Pampered Pug: Star-Studded Scene Stealing.

By Kelly MacConomy

It’s the Dog Days of summer at last. Named for the period following the heliacal rising of the dog star Sirius, the dog days in Roman and Greek astrology represented times of oppressive heat and humidity, drought, unstable weather, mad dogs and bad omens. In modern times, dog days convey the surrender of those sweet summer moments to the most grueling temperatures of the season, typically July 23- August 23.

With the days now getting shorter and hotter, and the kids ever the more restless, the challenge becomes what to do, what to do? Perfect excuse to spend a dog day afternoon at the movies. Hollywood to the rescue: Dog Days opens in theaters August 10.

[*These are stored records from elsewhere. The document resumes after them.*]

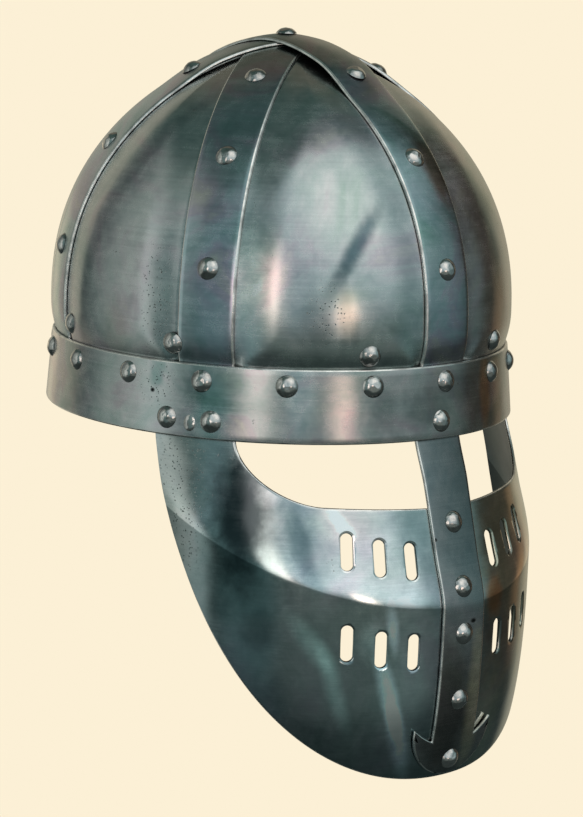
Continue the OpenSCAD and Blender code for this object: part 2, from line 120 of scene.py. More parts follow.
@dataclass(frozen=True)
class HelmetForm:
    """Driving sizes that the sheets share, and the curves that they follow."""

    brow_length: float
    brow_width: float
    brow_h: float
    brow_lean: float = 2.9 * MM
    brow_t: float = 1.6 * MM
    dome_h: float = 171 * MM
    bulge_z: float = 47.5 * MM
    bulge_inset: float = 2 * MM
    crown_fullness: float = 1.62
    shoulder_fullness: float = 2.23
    plate_t: float = 1.2 * MM
    plate_lap: float = 8 * MM
    plate_tip_r: float = 20 * MM
    tuck_depth: float = 14 * MM
    strap_w: float = 27 * MM
    strap_t: float = 1.5 * MM
    lay_gap: float = 0.1 * MM
    step_angles: tuple[float, float] = (52, 66)
    strap_bearings: tuple[float, ...] = (-2, 57.5, 116.5, 178, 237.5, 296.5, 358)
    strap_levels: tuple[int, int, int] = (2, 0, 1)
    swell_ramps: tuple[float, float] = (5 * MM, 20 * MM)
    swell_share: float = 1.15
    lap_ramp: float = 4.5 * MM
    peen_h: float = 1.2 * MM
    liner_t: float = 2 * MM
    liner_slack: float = 0.6 * MM

    @classmethod
    def from_frame(cls) -> "HelmetForm":
        """Returns the form with the brow band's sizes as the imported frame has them."""
        low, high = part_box("brow_band")
        return cls(brow_length=high.y - low.y, brow_width=high.x - low.x, brow_h=high.z - low.z)

    @property
    def half_l(self) -> float:
        """Half of the brow band's length."""
        return self.brow_length / 2

    @property
    def oval(self) -> float:
        """Width of the oval for each unit of its length."""
        return self.brow_width / self.brow_length

    @property
    def dome_r(self) -> float:
        """Radius of the dome at its widest level."""
        return self.half_l - self.bulge_inset

    @property
    def strap_pitch(self) -> float:
        """Height from strap to strap where they cross."""
        return self.strap_t + self.lay_gap

    @property
    def outer_plate_depth(self) -> float:
        """Depth of the outer plates below the straps' outer face."""
        return self.strap_pitch

    @property
    def inner_plate_depth(self) -> float:
        """Depth of the inner plates below the straps' outer face."""
        return self.outer_plate_depth + self.plate_t + self.lay_gap

    @property
    def stack_depth(self) -> float:
        """Depth of the inner plates' inside below the straps' outer face."""
        return self.inner_plate_depth + self.plate_t

    @property
    def liner_depth(self) -> float:
        """Depth of the leather below the straps' outer face."""
        return self.stack_depth + self.peen_h + self.liner_slack

    @property
    def crown_rise(self) -> float:
        """Height from the dome's widest level to its top."""
        return self.dome_h - self.bulge_z

    @property
    def shoulder_h(self) -> float:
        """Height from the brow band to the dome's widest level."""
        return self.bulge_z - self.brow_h

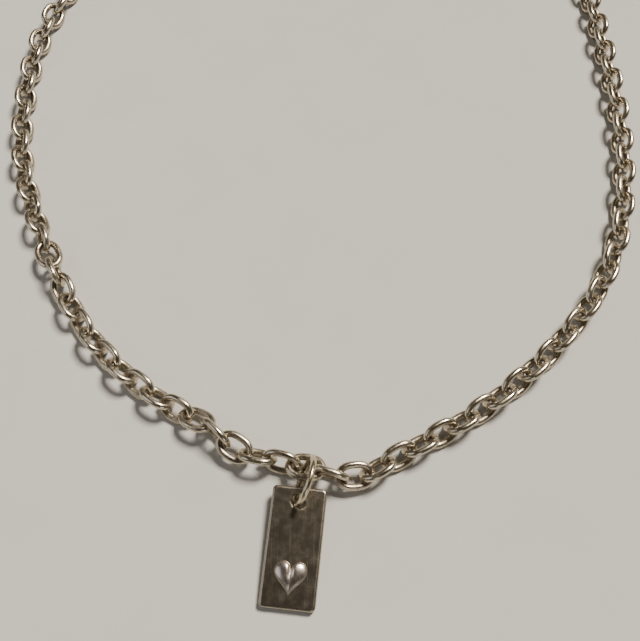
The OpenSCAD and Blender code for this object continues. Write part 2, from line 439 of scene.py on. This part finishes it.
def tag_directions():
    """Directions from the hole, crowded where the outline turns its corners."""
    outline = []
    hx, hy, c = TAG_WIDTH / 2, TAG_LENGTH / 2, TAG_CORNER
    for sx, sy, start in ((1, 1, 0), (-1, 1, 90), (-1, -1, 180), (1, -1, 270)):
        for a in np.radians(np.linspace(start, start + 90, 14)):
            outline.append([sx * (hx - c) + c * math.cos(a), sy * (hy - c) + c * math.sin(a)])
    straight = []
    for i in range(len(outline)):
        p, q = np.array(outline[i]), np.array(outline[(i + 1) % len(outline)])
        count = max(1, int(np.linalg.norm(q - p) / 0.35))
        straight += [p + (q - p) * k / count for k in range(count)]
    around = np.array(straight) - [0, TAG_LENGTH / 2 - HOLE_DROP]
    return around / np.linalg.norm(around, axis=1)[:, None]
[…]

Dog Days is a smile out loud family comedy directed by Ken Marino with a witty screenplay by Elissa Matsueda and Erica Oyama, starring Eva Longoria, Vanessa Hudgens and a supporting ensemble cast of newcomer talent including, ironically, Finn Wolfhard. Dogs and their people interact as lives intersect in 2018 Los Angeles. Like Love Actually but instead of Colin there’s Collie Firth.

This is one movie that has absolutely, divertingly gone to the dogs with a cast of cuteness that would melt even the Grinch’s erstwhile malformed heart. The old Hollywood caveat, W.C. Fields’ trope, “never work with children and animals” is dispelled as the multiple storylines are woven betwixt and between, the more humane canines navigating the subtle inhumanities of everyday human existence, leaving the audience in “Awwwwww!” Meant to entertain more than message, the movie plays as a veritable rom-com. Falling in love again and again never felt so good.

 

So the dogs upstage the actors. After all, we are there for the puppy love. Much like the cast of Love, Actually and Valentine’s Day there’s something for everyone to tug at the heartstrings. The pooch parade proves to be predictably, incessantly adorable: Big dogs, little dogs. Happy dogs, sad dogs. Even dogs in therapy. Shaggy dogs, not so much Rodeo Drive-ready coiffed dogs. Dogs in need of hairapy. Mutts to Westminster wanna-be’s and Pug-faced puppa donnas. Co-star Nina Dobrev’s own dog, billed as Maverick Dobrev, makes a canineo walkies-on.

Four dogs. Twelve people. One story. I won’t spoil the plot twists and tail chasings. The film doesn’t pretend to be Sidney Lumet’s epic Dog Day Afternoon, starring Al Pacino in one of his most gripping, plaintive performances. Nonetheless it’s a cool cure for the summertime blues. You will laugh. Maybe even out loud. Just what the veterinarian ordered. Go dogs! Go!!!

Dog Days is rated PG for some language and suggestive content, playing at AMC Hoffman 22 and area theaters this week.

For home and on-the-road entertainment during the dog days of summer, 2018 has offered some fine canine flick picks. Show Dogs, released in May, stars veteran character actors Stanley

Tucci and Alan Cummings. Max, the macho Rottweiler police dog, is assigned to an undercover operation as a show dog at a national competition in order to infiltrate a criminal situation, avert disaster and save the day. Best in Show meets Miss Congenially. Rated PG.

Isle of Dogs is one of the best pictures of the year. Wes Anderson’s anime homage to man’s best friend — kicking it in an urgent, eco-apocalyptic, wake-up howl-at-the-moon nod toward the climate change controversy. Rated PG-13 for mature themes and somewhat graphic animated violence. Look for it cleaning up come awards season.

Opening August 17, visually stunning in IMAX is Alpha, telling the story of a young man coming of age in the last Ice Age, injured in the wild, estranged from his family and tribe, who is befriended by a lone wolf pup abandoned by his pack. Their struggle to survive begins the multi-millennium partnership between man and his wolf descendent the dog, becoming best friends forever. Rated PG-13 for intense imperiled scenes of man and wolf against nature.

For mature audiences only there is always revisiting the masterpiece Dog Day Afternoon. Pacino rocks the screen in the Oscar-nominated performance from 1975 about the real-life bank robber John Wojtowicz. If you have never seen it you are in the doghouse. Attica! Attica!!!!